Which brings us back to the Vanguard a few weeks ago. There were two ways of viewing the personnel on this gig: as a new edition of Mehldau’s trio with a replacement drummer (Jeff Ballard) and saxophonist Mark Turner sitting in, or as Mehldau guesting with Turner, Ballard, and Grenadier’s group Fly. Either way, Mehldau was a revelation. Adding a horn to the fray silenced the pretentious hush that often surrounds his piano, and itchy solos that made stops in the church and the barrelhouse as well as the recital hall recalled the promise he showed in the early ’90s as a member of Joshua Redman’s band. But the alchemy worked both ways. Fly is a potentially great band with which the unassertive Turner tends to float ethereally over bass and drums; Mehldau’s vigorous comping and tricky counter-rhythms brought him down-to-earth now and then, without demanding he stay put, and he responded with uncharacteristically heated blowing. The set I heard consisted of three complex Mehldau originals that went untitled—”some things I’ve been working on.” I hope they turn up on his next CD, along with Turner, Grenadier, and Ballard.


Maybe He’ll Tackle the Bellamy Brothers and Bright Eyes Next Time

Jazz-pop has expanded lately, with Brad Mehldau, the Bad Plus, and Dr. Lonnie Smith covering Radiohead, Beck, Nirvana. So Jason Moran’s decision to “do the deed” with Brahms and Björk should surprise no one. Still, Moran’s material is immaterial to his mosaic: He’s so gifted at knifing through melodies and uprooting them that his steely textures transcend songsterisms. Not to say it’s not fascinating that he interprets Godfather: Part II‘s soundtrack, but he achieves something juicier than reference-for-its-own-sake: ambiguity-for-its-own-sake.

For Moran, clarity counts only in contrast with moments of profound confusion—he buries themes under layers of sustain-pedal blur before, moments along, a.r.t.i.c.u.l.a.t.i.n.g. them.

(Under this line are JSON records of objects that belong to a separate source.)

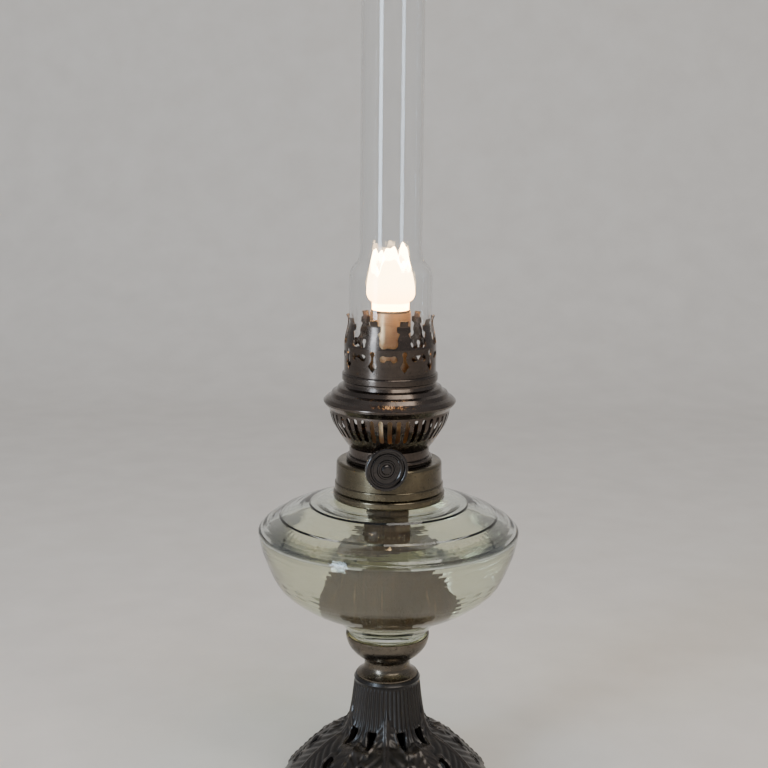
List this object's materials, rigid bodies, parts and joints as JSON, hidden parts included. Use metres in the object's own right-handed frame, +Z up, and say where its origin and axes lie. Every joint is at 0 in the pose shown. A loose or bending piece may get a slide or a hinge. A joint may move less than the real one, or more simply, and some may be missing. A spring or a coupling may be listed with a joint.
{
  "type": "oil table lamp",
  "caption": "Oil table lamp: glass font on a pierced cast base, round-wick burner with slotted basket and crown, tall glass chimney.",
  "frame": {"origin": "centre of the foot's underside, on the table", "axes": "+Z up along the lamp's centre line, the wick knob faces -Y"},
  "size_m": [0.1694, 0.1694, 0.5461],
  "materials": {
    "cast_iron": "dark blacked iron with a soft gloss",
    "steel": "plain turned steel",
    "cup_brass": "greyed brass with a soft gloss",
    "collar_brass": "aged olive-brown brass",
    "burner_brass": "bronzed brass, dark and softly glossy",
    "tube_brass": "heat-browned brass",
    "knob_brass": "dark bronzed brass",
    "cement": "matt plaster",
    "font_glass": "thick clear glass with a faint green tint",
    "chimney_glass": "thin clear glass",
    "wick_cotton": "woven cotton soaked with oil"
  },
  "bodies": {
    "lamp": {"base_casting": "cast_iron", "base_washer": "steel", "base_nut": "steel", "tie_rod": "steel", "stem_cup": "cup_brass", "cup_nut": "steel", "peg_cement": "cement", "glass_font": "font_glass", "collar_cement": "cement", "font_collar": "collar_brass"},
    "thread_ring": {"burner_thread_ring": "burner_brass"},
    "burner": {"burner_neck": "burner_brass", "air_basket": "burner_brass", "gallery_plate": "burner_brass", "chimney_crown": "burner_brass", "wick_tube": "tube_brass", "draught_tube": "tube_brass", "spindle_sleeve": "burner_brass", "spindle_bracket": "burner_brass"},
    "wick_gear": {"spindle": "steel", "wick_wheels": "steel", "wick_knob": "knob_brass"},
    "wick_band": {"wick": "wick_cotton"},
    "chimney": {"glass_chimney": "chimney_glass"}
  },
  "joints": [
    {"name": "burner_rise", "type": "slide", "parent": "lamp", "child": "thread_ring", "axis": [0, 0, 1], "range_m": [0, 0.006]},
    {"name": "burner_unscrew", "type": "hinge", "parent": "thread_ring", "child": "burner", "pos_m": [0, 0, 0.2331], "axis": [0, 0, 1], "range_deg": [0, 1080]},
    {"name": "knob_turn", "type": "hinge", "parent": "burner", "child": "wick_gear", "pos_m": [-0.0168, 0, 0.2382], "axis": [0, -1, 0], "range_deg": [-81, 40]},
    {"name": "wick_slide", "type": "slide", "parent": "burner", "child": "wick_band", "axis": [0, 0, 1], "range_m": [-0.006, 0.003]},
    {"name": "chimney_lift", "type": "slide", "parent": "burner", "child": "chimney", "axis": [0, 0, 1], "range_m": [0, 0.06]}
  ],
  "couplings": [
    {"joint": "burner_rise", "follows": "burner_unscrew", "m_per_rad": 0.000318},
    {"joint": "wick_slide", "follows": "knob_turn", "m_per_rad": 0.0042}
  ]
}
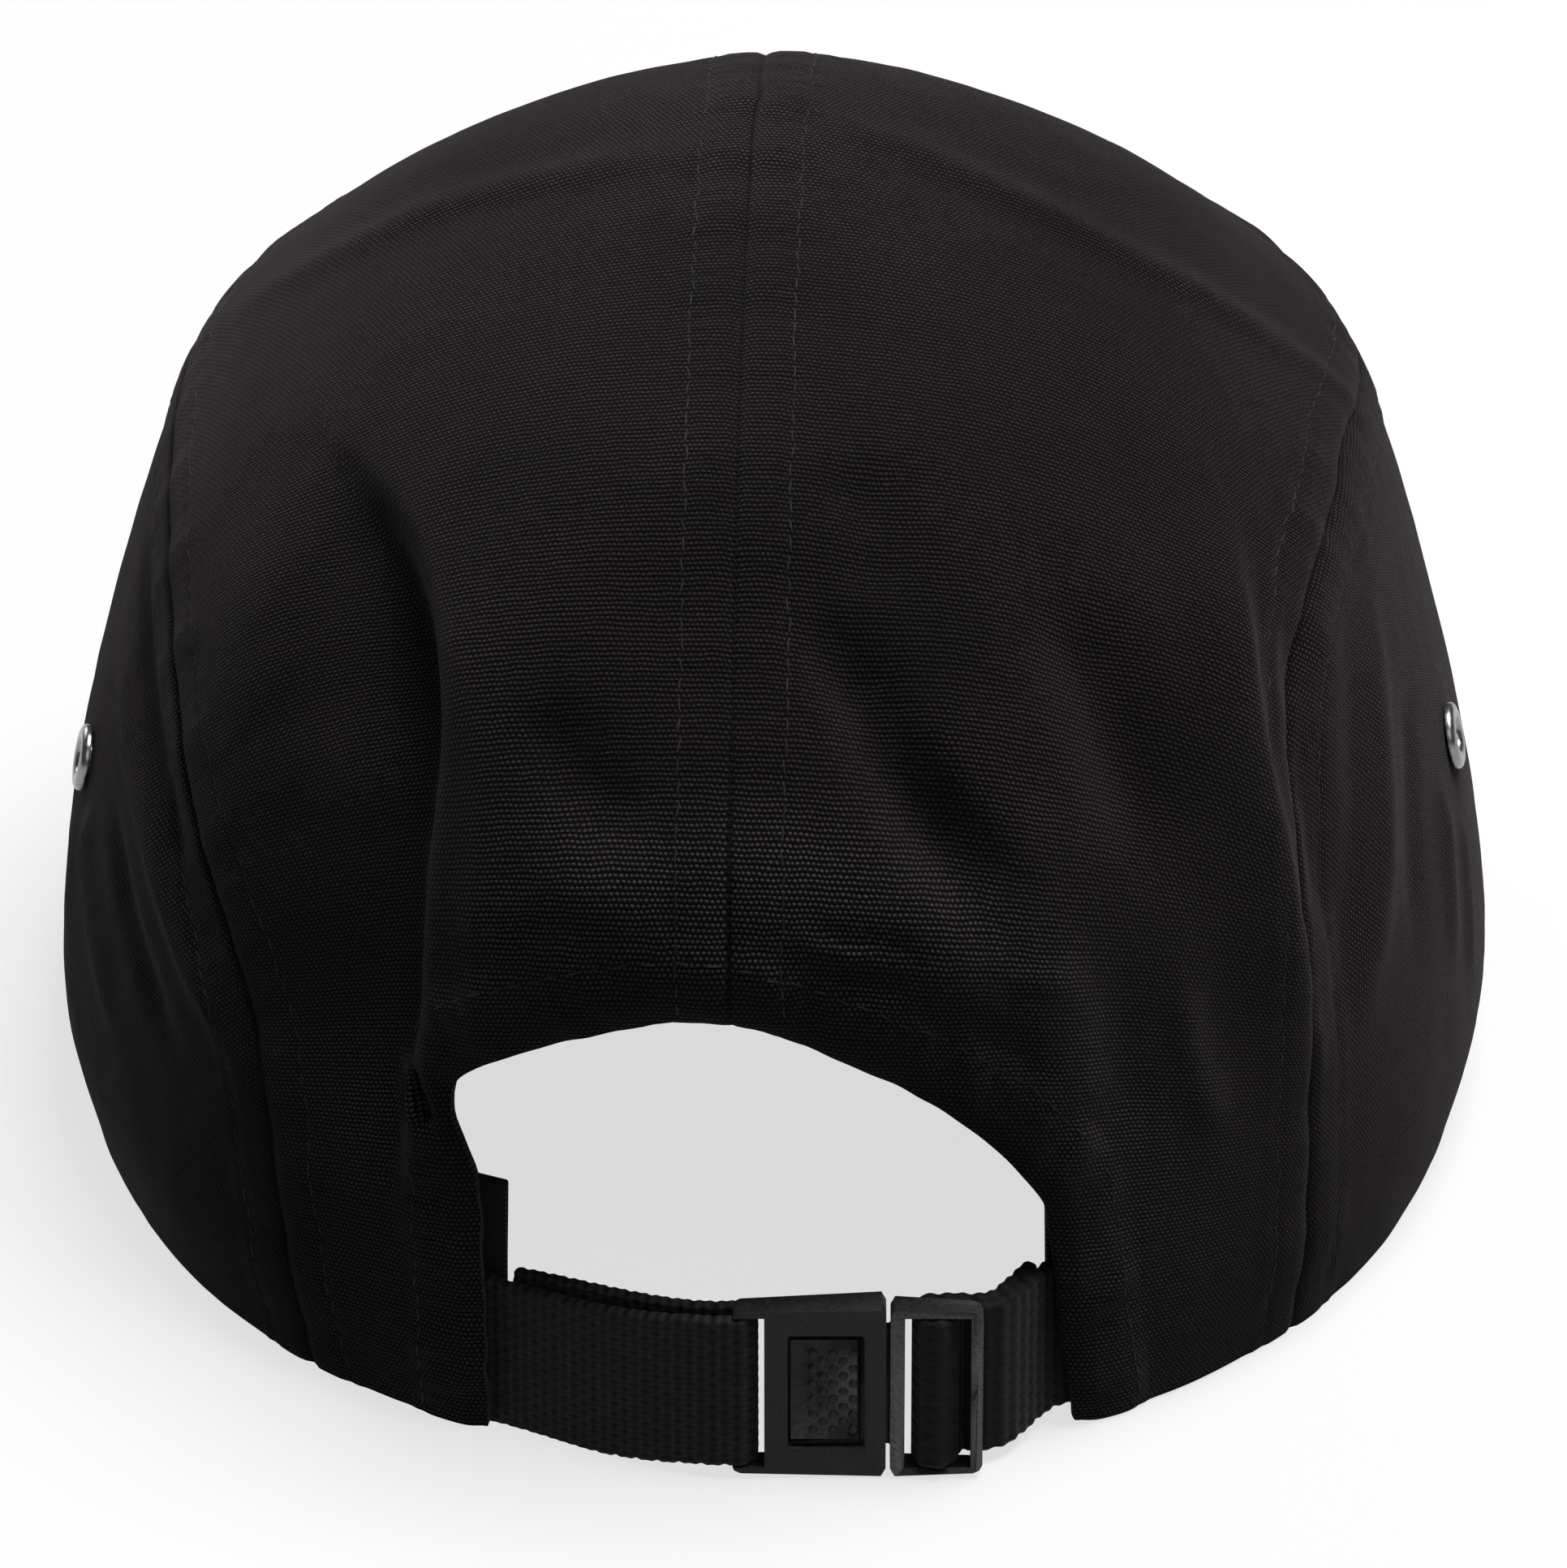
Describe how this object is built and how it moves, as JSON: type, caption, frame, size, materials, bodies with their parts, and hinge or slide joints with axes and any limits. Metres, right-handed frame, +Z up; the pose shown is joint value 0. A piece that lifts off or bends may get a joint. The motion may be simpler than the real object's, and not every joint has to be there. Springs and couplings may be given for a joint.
{
  "type": "five panel cap",
  "caption": "Black canvas camp cap with a flat peak, an arched opening at the back and a webbing strap with a side-release buckle.",
  "frame": {"origin": "middle of the cap's box in plan, on the surface that the rim rests on", "axes": "+Z up, -Y towards the peak, +Y towards the back strap, +X towards the wearer's left"},
  "size_m": [0.178, 0.2684, 0.1269],
  "materials": {
    "canvas": "black cotton canvas, plain weave",
    "lining": "black cotton twill tape",
    "webbing": "black ribbed nylon webbing",
    "buckle": "fine grained black acetal",
    "eyelet": "gunmetal plating"
  },
  "bodies": {
    "root": {"back_panel_left": "canvas", "back_panel_right": "canvas", "side_panel_left": "canvas", "side_panel_right": "canvas", "front_panel": "canvas", "peak": "canvas", "sweatband": "lining", "webbing_left": "webbing", "webbing_right": "webbing", "buckle_socket": "buckle", "buckle_plug": "buckle", "eyelet_left": "eyelet", "eyelet_right": "eyelet"}
  },
  "joints": []
}
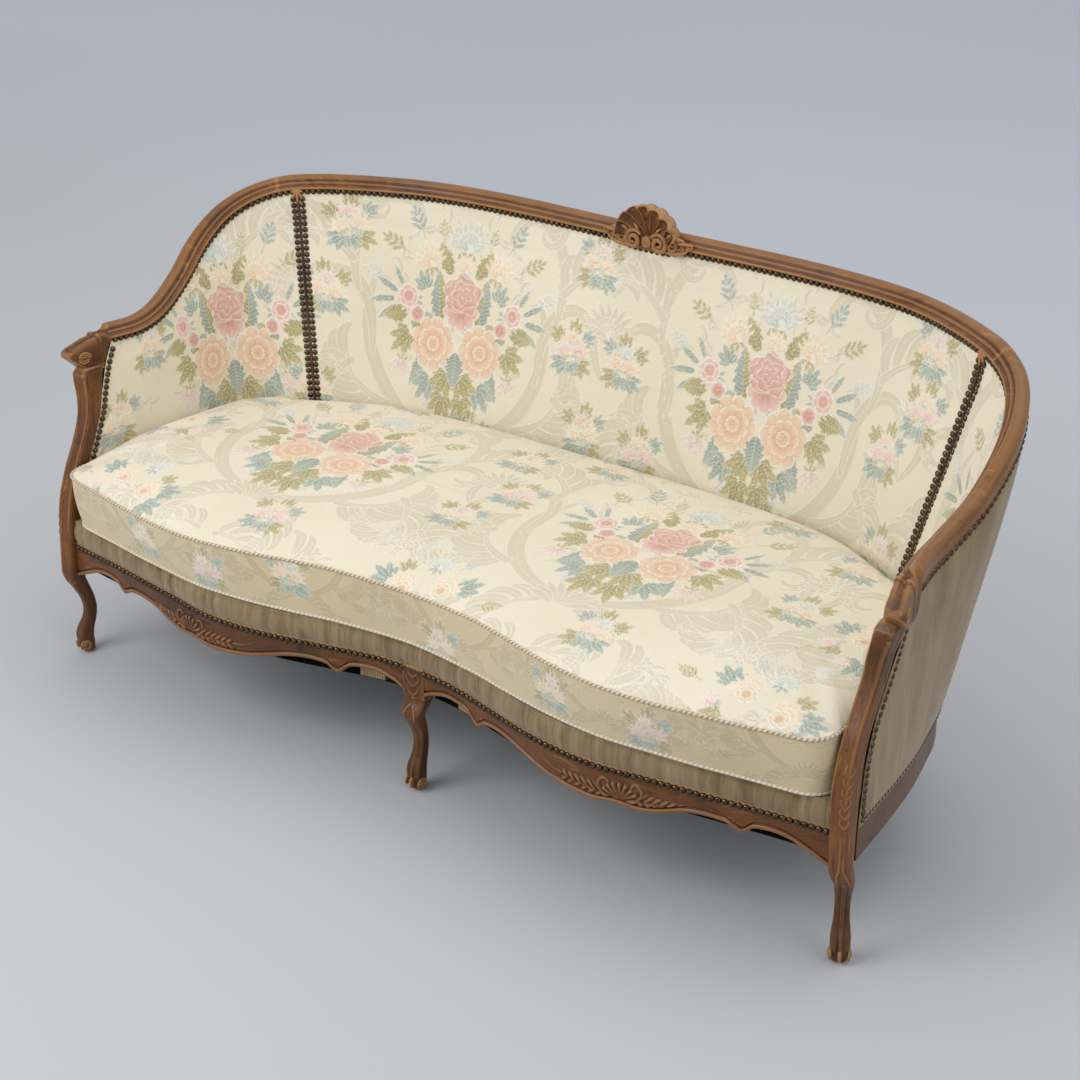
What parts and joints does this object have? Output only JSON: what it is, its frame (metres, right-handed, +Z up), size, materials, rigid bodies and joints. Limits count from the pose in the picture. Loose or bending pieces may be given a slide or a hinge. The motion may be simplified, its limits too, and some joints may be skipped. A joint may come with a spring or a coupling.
{
  "type": "cabriole sofa",
  "caption": "Carved show-wood cabriole sofa with serpentine front, scroll-footed legs, nailed brocade back and sides, and a loose boxed seat cushion.",
  "frame": {"origin": "middle of the footprint's box at floor level, under the glides", "axes": "-Y is the front the sitter faces, +X is the right side seen from the front, +Z is up"},
  "size_m": [1.8392, 0.8371, 0.9218],
  "materials": {
    "walnut": "walnut-stained carved hardwood, waxed, with lighter rubbed edges",
    "beech": "plain unfinished beech, hidden",
    "brocade": "cream and pale gold silk brocade with a damask ground and woven flower sprays",
    "brocade_cushion": "the same brocade, boxed and piped, over a foam and feather filling",
    "outer_velvet": "beige velvet, lightly worn",
    "deck_velvet": "worn olive and ochre velvet",
    "jute": "woven jute band",
    "burlap": "coarse jute cloth",
    "cambric": "thin black cotton",
    "spring_steel": "drawn spring wire",
    "glide_steel": "polished nailed glide"
  },
  "bodies": {
    "sofa_frame": {"crest_rail": "walnut", "crest_shell": "walnut", "arm_rail_left": "walnut", "arm_rail_right": "walnut", "front_post_left": "walnut", "front_post_right": "walnut", "rear_post_left": "walnut", "rear_post_right": "walnut", "centre_leg": "walnut", "front_rail_left": "walnut", "front_rail_right": "walnut", "side_rail_left": "walnut", "side_rail_right": "walnut", "back_rail": "beech", "cross_rail": "beech", "corner_blocks": "beech", "back_tack_rail": "beech", "side_tack_rail_left": "beech", "side_tack_rail_right": "beech", "back_burlap": "burlap", "side_burlap_left": "burlap", "side_burlap_right": "burlap", "back_pad": "brocade", "side_pad_left": "brocade", "side_pad_right": "brocade", "outer_back_cover": "outer_velvet", "outer_side_cover_left": "outer_velvet", "outer_side_cover_right": "outer_velvet", "seat_webbing": "jute", "seat_springs": "spring_steel", "seat_deck": "deck_velvet", "dust_cover": "cambric", "foot_glides": "glide_steel"},
    "cushion": {"seat_cushion": "brocade_cushion"}
  },
  "joints": [
    {"name": "cushion_lift", "type": "slide", "parent": "sofa_frame", "child": "cushion", "axis": [0, 0, 1], "range_m": [0, 0.3]}
  ]
}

Bandwagon begins with pre-taped vocals inviting you to hop aboard. Then Moran steps out, with hungry shivering trills, labyrinthine lines, abrupt mood changes, quirkily displaced blue notes, glassy indifference. From the fury of an up-tempo waltz and lyricism of hypnotic balladry to the bump of Afrika Bambaataa and cloudiness of post-impressionism piano-plunks, Moran achieves a variety of damaged hip-hop beats and drunken funk flavors. Kinda like Cex, only sexier.